Единство книге придают не нарративные тексты, а комментарии, написанные в основном в последние годы. Эти "тексты дискурса" категорически не рекомендуется пропускать: именно в них сконцентрированы самые неожиданные интерпретационные возможности. Иногда дешифровка на первый взгляд прозрачных нарративов оказывается крайне сложной и многозначной. Интерпретация здесь - не менее важный акт, чем написание интерпретируемого текста. В комментариях все чаще встречаются имена Пруста, Набокова, Кафки, Борхеса, Юнга, Фрейда, Хайдеггера, переориентирующие ранее написанные тексты на более широкое культурное пространство, чем то, в котором московский концептуализм функционировал первоначально.
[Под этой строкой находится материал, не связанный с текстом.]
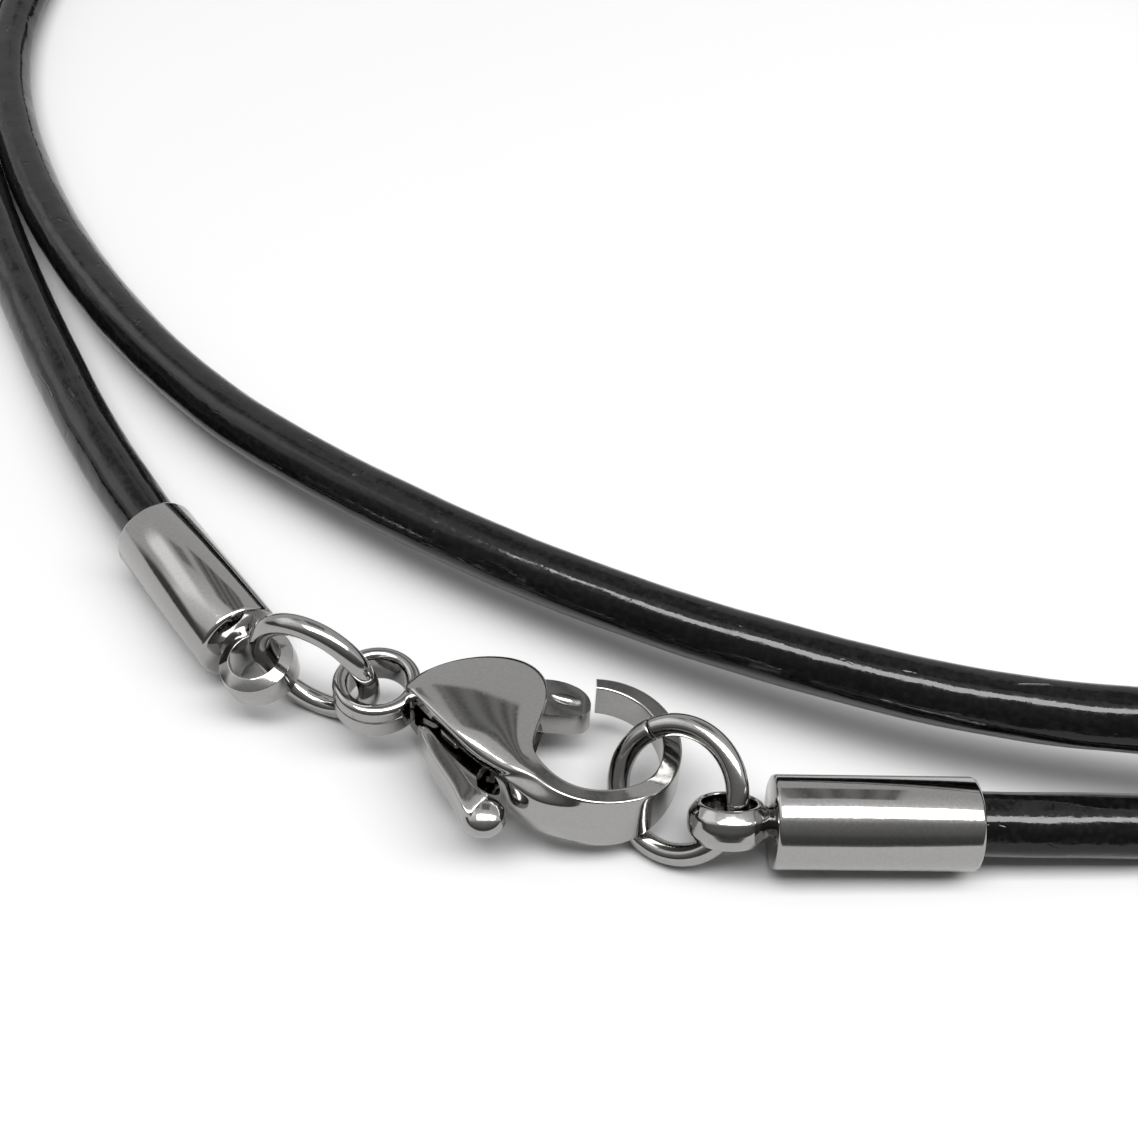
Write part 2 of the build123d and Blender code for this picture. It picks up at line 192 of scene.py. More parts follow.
# %% Control points of the cord
CORD_ROUTE = [
    (47.0, -3.6, 1.5),
    (56.5, 12.5, 1.5),
    (58.0, 34.0, 1.5),
    (56.0, 54.5, 1.5),
    (48.0, 71.0, 1.5),
    (31.5, 80.5, 1.5),
    (12.5, 85.3, 1.5),
    (-3.5, 86.5, 1.5),
    (-17.5, 85.4, 1.5),
    (-29.5, 79.9, 1.5),
    (-37.7, 71.8, 1.5),
    (-38.6, 60.0, 1.5),
    (-36.4, 48.8, 1.5),
    (-29.9, 34.4, 1.6),
    (-19.5, 20.2, 2.2),
    (-8.2, 11.0, 3.0),
    (5.2, 3.2, 3.4),
    (20.8, -3.3, 4.5),
    (31.1, -5.2, 5.8),
    (43.0, -7.3, 5.7),
    (54.0, -5.2, 2.9),
    (62.0, 3.5, 1.5),
    (64.8, 17.0, 1.5),
    (65.0, 34.5, 1.5),
    (61.0, 54.0, 1.5),
    (51.5, 71.0, 1.5),
    (35.5, 83.5, 1.5),
    (16.5, 89.4, 1.5),
    (-3.5, 90.7, 1.5),
    (-22.5, 89.3, 1.5),
    (-37.0, 81.2, 1.5),
    (-43.0, 67.5, 1.5),
    (-41.3, 53.8, 1.5),
    (-35.8, 39.4, 1.5),
    (-29.0, 25.7, 1.5),
]
CAP_MOUTH_POINT = 13.0  # from the middle of the right loop along its cap
FIRST_FREE_POINT = 23.0
LAST_FREE_POINT = 15.0  # from the middle of the left loop along its cap


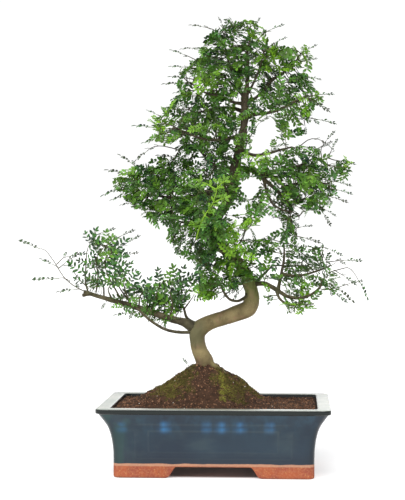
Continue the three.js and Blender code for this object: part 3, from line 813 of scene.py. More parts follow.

Думаю, что публикация "Диеты старика" бросает ретроспективный свет на речевую и инсталляционную практику Медгерменевтики, одним из основателей которой был Пепперштейн. Эти тексты также "не создают отношений", как и медгерменевтические, через них читатель должен поставить диагноз самому себе. С графическими же листами их роднит то, что они подписаны именем собственным и отчасти восстанавливают фигуру авторства.
В фильме П. Гринуэя "Контракт для рисовальщика" дочь хозяйки поместья роняет в разговоре с художником-графиком любопытное замечание: "Если вы действительно талантливы, акт рисования полностью поглощает вас, и вы по определению не понимаете того, что значит видеть. Если же, рисуя, вы умудряетесь еще и следить за смыслом того, что вы делаете, вы, во-первых, лишены настоящего таланта, а во-вторых, опасны, так как можете не только зарисовать, но и заметить нечто вас не касающееся". Смерть рисовальщика в конце фильма доказывает, что это противопоставление не работает: художник запечатлел и одновременно заметил знаки смерти другого человека (хозяина поместья), но не смог расшифровать знаков собственной смерти. Он оказался талантливым рисовальщиком и неплохим наблюдателем: подвели его непростые отношения со здравым смыслом, который большинство людей несправедливо отождествляют с умом.
Своим творчеством Пепперштейн стремится избежать дилеммы, сформулированной английской аристократкой, как это делали до него Кабаков, Пивоваров, Монастырский и другие художники-литераторы. Линия дискурса составляет часть его рисования, а рисование, в свою очередь, вызывает к жизни все новые и новые дискурсивные формации. При всей интенсивности взаимодействия эти две практики не пересекаются ни в одной точке, хотя иногда, особенно в инсталляциях, кажется, что они соприкасаются краями. В результате этой несводимой двойственности ограничиваются как идеосинкратичность рисования, так и безмерность притязаний слова, характерная для всего русскоязычного региона (как в досоветское, так и в советское время).